Let’s take a closer look at Frank Reich’s first two seasons as the head coach of the Colts:
Offensive Goal Nearly Achieved
Entering his second season at the helm, Frank Reich had a lofty goal of becoming a top-5 rushing attack.
While the Colts did rush for 2,130 yards—a number the franchise hadn’t reached since 1988—they finished the year 7th in rushing yards per game (11th in yards per carry).
Even before Andrew Luck retired, Reich had a clear focus of running the ball at a better, and more frequent, clip.

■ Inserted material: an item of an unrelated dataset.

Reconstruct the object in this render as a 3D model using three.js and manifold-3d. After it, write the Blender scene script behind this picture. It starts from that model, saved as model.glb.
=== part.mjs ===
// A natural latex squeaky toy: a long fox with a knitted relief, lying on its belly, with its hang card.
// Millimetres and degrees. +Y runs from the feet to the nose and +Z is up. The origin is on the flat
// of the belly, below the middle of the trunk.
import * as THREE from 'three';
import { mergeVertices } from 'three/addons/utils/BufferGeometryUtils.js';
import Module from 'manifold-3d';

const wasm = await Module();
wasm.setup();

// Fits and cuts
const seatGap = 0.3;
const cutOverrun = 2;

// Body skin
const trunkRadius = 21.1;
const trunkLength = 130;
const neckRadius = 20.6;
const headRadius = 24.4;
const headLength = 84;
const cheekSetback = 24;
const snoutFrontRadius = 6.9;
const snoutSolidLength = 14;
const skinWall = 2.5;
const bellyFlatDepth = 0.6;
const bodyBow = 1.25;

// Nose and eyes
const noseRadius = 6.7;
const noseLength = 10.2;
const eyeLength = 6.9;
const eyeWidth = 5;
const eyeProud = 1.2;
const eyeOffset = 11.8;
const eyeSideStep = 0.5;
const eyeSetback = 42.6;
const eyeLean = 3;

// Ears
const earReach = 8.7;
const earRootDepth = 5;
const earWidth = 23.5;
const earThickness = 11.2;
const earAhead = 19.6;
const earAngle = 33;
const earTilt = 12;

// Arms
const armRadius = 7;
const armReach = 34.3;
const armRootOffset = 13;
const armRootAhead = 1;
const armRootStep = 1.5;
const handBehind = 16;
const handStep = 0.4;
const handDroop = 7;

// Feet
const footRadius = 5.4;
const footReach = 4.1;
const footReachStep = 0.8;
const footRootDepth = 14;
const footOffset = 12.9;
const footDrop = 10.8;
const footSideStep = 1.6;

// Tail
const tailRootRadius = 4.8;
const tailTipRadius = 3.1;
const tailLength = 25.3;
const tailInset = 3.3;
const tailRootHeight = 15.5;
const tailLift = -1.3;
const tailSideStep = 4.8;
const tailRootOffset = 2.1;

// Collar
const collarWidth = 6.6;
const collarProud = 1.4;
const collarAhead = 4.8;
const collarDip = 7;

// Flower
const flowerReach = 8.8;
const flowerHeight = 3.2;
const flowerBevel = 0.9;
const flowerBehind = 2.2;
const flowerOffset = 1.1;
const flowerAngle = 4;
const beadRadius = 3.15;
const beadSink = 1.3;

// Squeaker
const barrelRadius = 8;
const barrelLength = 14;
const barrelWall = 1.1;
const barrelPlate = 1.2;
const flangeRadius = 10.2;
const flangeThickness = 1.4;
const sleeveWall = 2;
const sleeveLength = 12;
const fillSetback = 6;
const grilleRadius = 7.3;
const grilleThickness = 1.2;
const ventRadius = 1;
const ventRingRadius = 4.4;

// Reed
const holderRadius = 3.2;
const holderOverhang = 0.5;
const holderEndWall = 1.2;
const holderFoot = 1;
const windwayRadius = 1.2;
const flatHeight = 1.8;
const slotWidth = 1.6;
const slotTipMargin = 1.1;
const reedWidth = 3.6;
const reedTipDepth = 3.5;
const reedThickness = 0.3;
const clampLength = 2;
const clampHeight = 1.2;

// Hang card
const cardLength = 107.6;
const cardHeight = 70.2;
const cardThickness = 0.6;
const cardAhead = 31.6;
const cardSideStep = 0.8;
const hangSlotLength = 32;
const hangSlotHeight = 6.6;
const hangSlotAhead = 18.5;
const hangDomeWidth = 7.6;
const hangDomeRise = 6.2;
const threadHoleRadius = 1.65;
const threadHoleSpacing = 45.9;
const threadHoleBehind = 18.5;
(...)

And losing Luck led to Reich wanting (needing?) to rely more on the run game, behind all that offensive line talent.
The Colts are a successful rushing team, but to prove Reich’s point that this is the blueprint necessary to win at a high level, it’s time for Indianapolis to produce against the upper echelon run defenses.
Still Seeing Innovation And Aggression
Despite the passing offense not reaching anywhere near an adequate level in 2020, Reich has still brought a necessary nature of aggression and innovation.
Reich promised that on his first day on the job.
He’s followed that up with creativity offensively and a propensity for not automatically punting on every 4th down.
The decisions haven’t all been perfect, but Reich has implemented a mindset that his players clearly gravitate towards.
When it comes to in-game management/when to challenge plays, the Colts have not had many glaring issues there under Reich.
Acting On Accountability/Competition
In 2018, Frank Reich’s team responded tremendously after a 1-5 start.
In 2019, a 5-2 start tapered off with the Colts losing 7 of their final 9 games.
One of the definite reasons the Colts missed the playoffs in 2019 came from a lack of accountability practiced by the team.
For an organization that constantly preaches the need for competition, Reich and company refused to make any changes to a historically bad placekicking unit.
Failing to follow through on core beliefs shouldn’t, and can’t, be the norm moving forward, but it was costly in 2019.
Handling Of Every Unit
At times we need to remember, Frank Reich is the ‘head coach’ of the Indianapolis Colts, and not only the play caller.
Just because Reich lets Matt Eberflus (defense) and Bubba Ventrone (special teams) handle their respective units, doesn’t mean Reich is absolved of blame when those parts of the game don’t perform well enough.
Reich is the head coach, therefore he has authority of all facets of the team, and must make changes if those units do not improve in 2020.
Poor play defensively, especially in the second half of the season, and terrible kicking were critical factors in the Colts missing the playoffs this past season.
Even though Reich didn’t hire Eberflus, that can’t impact the head coach interjecting and demanding better, with Chris Ballard believing some personnel tweaks are needed defensively, as well.